New Delhi, April 7 (IANS) As Delhi gears up to vote, with political parties and the poll panel urging everyone to exercise their franchise, one section of citizenry are wondering why they are never involved in this constitutional right -- the leprosy-afflicted and disabled beggars who line up before temples and other religious shrines.
"I would like to vote, but how does one do so. No one approaches us," Purushottam, a middle-aged man afflicted with leprosy, told IANS.
Purushottam, who belongs to Odisha, has made the road outside the Sai Baba temple in Lodhi Colony his habitat, like around 150 other beggars like him, mostly suffering from leprosy or severely disabled.
Purushottam said he had a voter ID card some years ago, but it was "stolen".
Jai Ram Kumar, 27, who is severely crippled but does not suffer from leprosy, carries an election advertisement of union minister and Congress leader Kapil Sibal on the top of his wheelchair. But does he have a vote?
"I don't have a voter ID card. I cant go anywhere with this disability, and no official approaches us either," Kumar, who stays in a crowded shelter in Lodhi Road, told IANS.
"No one comes to campaign for votes. No one comes to meet us," Amar Singh, another disabled beggar who is from Rampur in Uttar Pradesh, said as he adjusted his belongings on his wheelchair.
Paro, a well built leprosy-afflicted woman, said she had voted years ago when she used to stay in Kolkata. "That was when I was healthy.. Now I stay here."
There is also Kundan Kumar, 25, a badly crippled man on a wheelchair, who has come all the way from Bihar with his young wife and baby. "I have no voter card, no Aadhar card. Please tell me how I can get one?" asked Kumar, who lives in the shelters, or 'rain baseras', near the temple.
Ravinder Kumar, another man crippled with leprosy, told IANS: "We have no pehchan patra. No one asks us, no one bothers... Are you an official who will get us one," he asked.
These destitute say they are not approached by poll officials or political parties seeking votes.
But they are very much in demand on certain "auspicious" days of the week, mostly Tuesdays, Thursdays and Saturdays, when those visiting the temple feed them with pooris, halwa or gift them blankets. The rest of the time, they find themselves a shunned lot.
Purushottam, who lives his life out of his wheelchair, wanted to show the IANS correspondent the copy of his application for an ID card. He put aside his prosthetic limb, bent down to unlock a steel box hidden beneath his wheelchair and pulled out photostat copies of applications for the ID card, as several passport sized photographs of his tumbled out. "See, I have these application papers with me.

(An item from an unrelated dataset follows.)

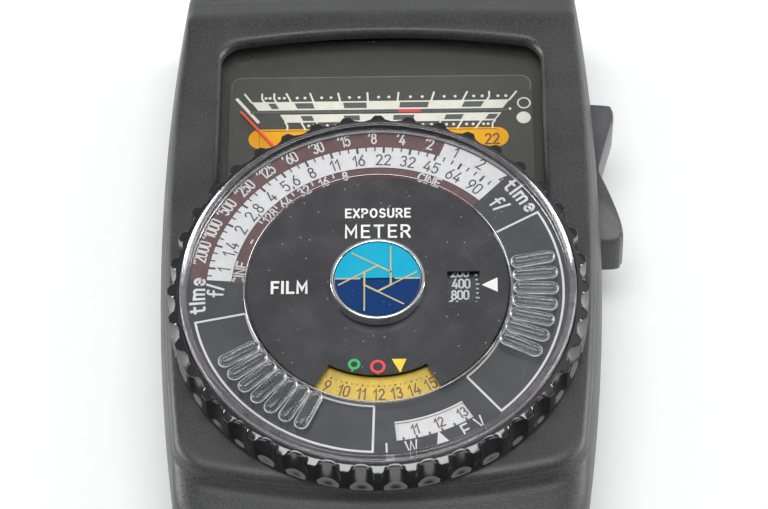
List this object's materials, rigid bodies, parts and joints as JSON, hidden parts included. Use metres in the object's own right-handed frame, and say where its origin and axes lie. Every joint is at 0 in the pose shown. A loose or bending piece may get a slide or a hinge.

Please tell me how I can get a voter ID card. Can a leper like me vote?," he asked.
As Purushottam shows his application, the other leprosy-afflicted who line the street on their wheelchairs, crowd around. A policeman shouts, "Go back, go back," asking them to clear the road.
Among the beggars, all grubby with the street dirt and mostly illiterate, there was one who stood out.
Priya Phukan, 54, who belongs to Assam, is well read and speaks flawless English!.
Phukan, who has an air of quiet cynicism about him, said: "I used to vote when I was in Assam. I left everything to come and live here."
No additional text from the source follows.